**What is being asked:** Which lines hold the word "bodies"? Copy each of them.

**Source data:**
========================================

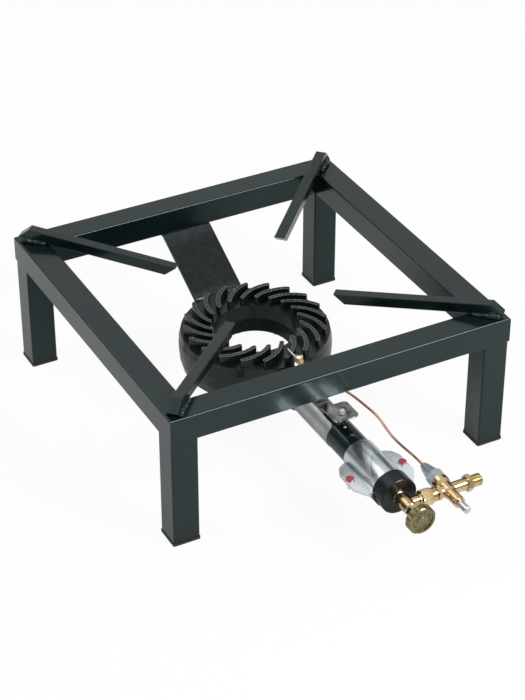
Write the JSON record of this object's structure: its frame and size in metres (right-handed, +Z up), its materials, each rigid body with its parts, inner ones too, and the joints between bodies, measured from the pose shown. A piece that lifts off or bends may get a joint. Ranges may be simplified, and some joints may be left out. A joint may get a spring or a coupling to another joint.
{
  "type": "single burner gas hob",
  "caption": "Low square steel stool hob with a cast ring burner, long mixing tube and brass valve train with a flame failure button.",
  "frame": {"origin": "on the floor, under the burner's vertical axis, which is the middle of the square frame", "axes": "+Z up; -Y the front, where the valves stand; +X the right of a cook who faces the valves"},
  "size_m": [0.4, 0.5621, 0.1739],
  "materials": {
    "frame_paint": "gloss",
    "foot_plastic": "matte",
    "burner_iron": "satin",
    "dark_steel": "satin",
    "plated_steel": "satin",
    "bracket_paint": "satin",
    "galvanised": "satin",
    "seal_red": "gloss",
    "cup_black": "gloss",
    "brass": "satin",
    "knob_brass": "satin",
    "packing": "matte",
    "seal_rubber": "matte",
    "copper": "satin",
    "rod_steel": "satin"
  },
  "bodies": {
    "hob": {"rail_front": "frame_paint", "rail_right": "frame_paint", "rail_back": "frame_paint", "rail_left": "frame_paint", "leg_front_left": "frame_paint", "leg_front_right": "frame_paint", "leg_back_right": "frame_paint", "leg_back_left": "frame_paint", "foot_front_left": "foot_plastic", "foot_front_right": "foot_plastic", "foot_back_right": "foot_plastic", "foot_back_left": "foot_plastic", "pot_bar_front_left": "frame_paint", "pot_bar_front_right": "frame_paint", "pot_bar_back_right": "frame_paint", "pot_bar_back_left": "frame_paint", "bar_welds": "frame_paint", "rear_strap": "frame_paint", "strap_welds": "frame_paint", "strap_screws": "plated_steel", "burner_ring": "burner_iron", "burner_base": "burner_iron", "ring_screws": "dark_steel", "mixing_tube": "frame_paint", "front_bracket": "bracket_paint", "bracket_boss": "frame_paint", "bracket_screw": "plated_steel", "sleeve_upper": "galvanised", "sleeve_lower": "galvanised", "clamp_screws": "plated_steel", "clamp_nuts": "plated_steel", "screw_seals": "seal_red", "end_cup": "cup_black", "injector_washer": "plated_steel", "injector": "brass", "valve_body": "brass", "gland_nut": "brass", "gland_packing": "packing", "union_nut": "brass", "outlet_nipple": "brass", "safety_body": "brass", "inlet_connector": "brass", "button_guide": "brass", "button_spring": "plated_steel", "magnet_nut": "plated_steel", "magnet_core": "dark_steel", "lead_nut": "copper", "thermocouple_lead": "copper", "thermocouple_bush": "brass", "thermocouple_nut": "brass", "thermocouple_tip": "rod_steel", "tip_bracket": "plated_steel", "tip_bracket_screw": "plated_steel"},
    "needle_carrier": {"needle": "plated_steel"},
    "tap": {"spindle": "brass", "knob": "knob_brass"},
    "push_button": {"button": "plated_steel", "safety_disc": "seal_rubber"}
  },
  "joints": [
    {"name": "needle_lift", "type": "slide", "parent": "hob", "child": "needle_carrier", "axis": [0, -1, 0], "range_m": [0, 0.0015]},
    {"name": "knob_turn", "type": "hinge", "parent": "hob", "child": "tap", "pos_m": [0, -0.351, 0.069], "axis": [0, -1, 0], "range_deg": [0, 540]},
    {"name": "button_press", "type": "slide", "parent": "hob", "child": "push_button", "axis": [0, 1, 0], "range_m": [0, 0.005], "stiffness_N_per_m": 900, "deforming": ["button_spring"]}
  ],
  "couplings": [
    {"joint": "needle_lift", "follows": "knob_turn", "m_per_rad": 0.00015914}
  ]
}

========================================

**Answer to the problem:**
Write the JSON record of this object's structure: its frame and size in metres (right-handed, +Z up), its materials, each rigid body with its parts, inner ones too, and the joints between bodies, measured from the pose shown. A piece that lifts off or bends may get a joint. Ranges may be simplified, and some joints may be left out. A joint may get a spring or a coupling to another joint.
  "bodies": {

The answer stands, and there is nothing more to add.